** start **
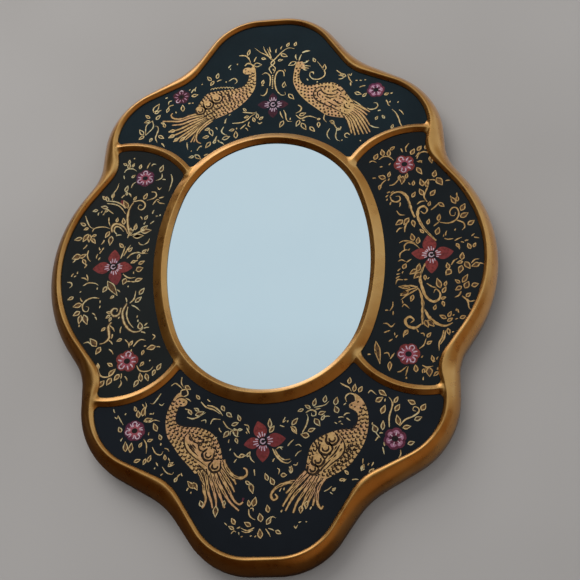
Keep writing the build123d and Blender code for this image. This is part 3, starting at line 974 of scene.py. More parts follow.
# ------------------------------------------------------------------ painted ornament: the head panel
def paint_top():
    """A flowering tree between two peacocks that look away from each other."""
    art = Painting("top")
    # The tree: a beaded stem between two scrolls, a twisted neck and a fan of twigs.
    for step in range(7):
        art.oval(0.6, 101.4 + 1.35 * step, 0, 0.75, 0.8, GOLD, LIGHT)
    art.strokes([
        [(-0.5, 103), (-0.2, 108), (-1.2, 110.6), (-3, 111.7), (-4.7, 110.6)],
        [(-1.7, 101.5), (-2.3, 98.6), (-3.8, 97.1), (-5.2, 97.6)],
        [(7.2, 108.6), (6.6, 111.8), (4.2, 112.3), (2.6, 109.6), (2.2, 105), (3.2, 100), (5.6, 96.8),
         (7.8, 96.7), (7.6, 98.6)],
    ], 0.65)
    art.strokes([
        [(0.4, 111), (-0.9, 114.6), (1.9, 118), (-0.2, 121), (-3, 123.6), (-6, 125.6), (-8.9, 128.6)],
        [(1.5, 111), (2.3, 114.4), (-0.1, 117.6), (2.2, 120.4), (4.2, 122.9), (7, 125.7), (9.5, 127),
         (12.6, 126.2)],
        [(0.1, 120), (-2.4, 124.4), (-3.6, 126.8), (-4.3, 129.2)],
        [(0.6, 119.6), (-0.9, 124.2), (-2.2, 127.6)], [(-0.2, 125), (-0.8, 127), (-1, 128.6)],
    ], 0.6)
    art.dabs([
        (2.7, 125.7, 85, 2.6), (5.5, 127.5, 70, 2.2), (0.2, 115.9, 60, 1.6), (1.4, 113.4, 120, 1.4),
        (7.5, 112.2, -70, 1.6),
    ])
    art.leaves([
        (9.1, 129.2, 62, 2.8), (13.1, 129.3, 70, 2.8), (7, 122.3, -28, 4.2), (5, 119.3, 10, 2.6),
        (-4, 121.1, -15, 2.6),
    ])
    art.leaves([(7.1, 103.2, 80, 3.8), (11, 95.2, -50, 4.6), (-4.2, 105.7, 80, 3.0)])
    art.dabs([(-4.3, 103.6, 0, 1.2), (7.8, 102.3, 20, 1.4)])
    art.cross_flower(1.5, 91, [(1.2, 98.4), (-6.8, 91.4), (9.6, 90.6), (1.4, 82.6)], MAROON)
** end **
* **What to work on**
Restate the whole listing exactly.

* **Worked solution**
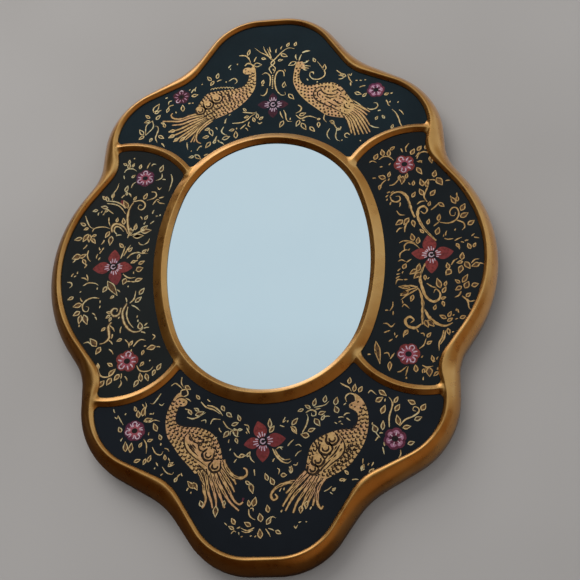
Keep writing the build123d and Blender code for this image. This is part 3, starting at line 974 of scene.py. More parts follow.
# ------------------------------------------------------------------ painted ornament: the head panel
def paint_top():
    """A flowering tree between two peacocks that look away from each other."""
    art = Painting("top")
    # The tree: a beaded stem between two scrolls, a twisted neck and a fan of twigs.
    for step in range(7):
        art.oval(0.6, 101.4 + 1.35 * step, 0, 0.75, 0.8, GOLD, LIGHT)
    art.strokes([
        [(-0.5, 103), (-0.2, 108), (-1.2, 110.6), (-3, 111.7), (-4.7, 110.6)],
        [(-1.7, 101.5), (-2.3, 98.6), (-3.8, 97.1), (-5.2, 97.6)],
        [(7.2, 108.6), (6.6, 111.8), (4.2, 112.3), (2.6, 109.6), (2.2, 105), (3.2, 100), (5.6, 96.8),
         (7.8, 96.7), (7.6, 98.6)],
    ], 0.65)
    art.strokes([
        [(0.4, 111), (-0.9, 114.6), (1.9, 118), (-0.2, 121), (-3, 123.6), (-6, 125.6), (-8.9, 128.6)],
        [(1.5, 111), (2.3, 114.4), (-0.1, 117.6), (2.2, 120.4), (4.2, 122.9), (7, 125.7), (9.5, 127),
         (12.6, 126.2)],
        [(0.1, 120), (-2.4, 124.4), (-3.6, 126.8), (-4.3, 129.2)],
        [(0.6, 119.6), (-0.9, 124.2), (-2.2, 127.6)], [(-0.2, 125), (-0.8, 127), (-1, 128.6)],
    ], 0.6)
    art.dabs([
        (2.7, 125.7, 85, 2.6), (5.5, 127.5, 70, 2.2), (0.2, 115.9, 60, 1.6), (1.4, 113.4, 120, 1.4),
        (7.5, 112.2, -70, 1.6),
    ])
    art.leaves([
        (9.1, 129.2, 62, 2.8), (13.1, 129.3, 70, 2.8), (7, 122.3, -28, 4.2), (5, 119.3, 10, 2.6),
        (-4, 121.1, -15, 2.6),
    ])
    art.leaves([(7.1, 103.2, 80, 3.8), (11, 95.2, -50, 4.6), (-4.2, 105.7, 80, 3.0)])
    art.dabs([(-4.3, 103.6, 0, 1.2), (7.8, 102.3, 20, 1.4)])
    art.cross_flower(1.5, 91, [(1.2, 98.4), (-6.8, 91.4), (9.6, 90.6), (1.4, 82.6)], MAROON)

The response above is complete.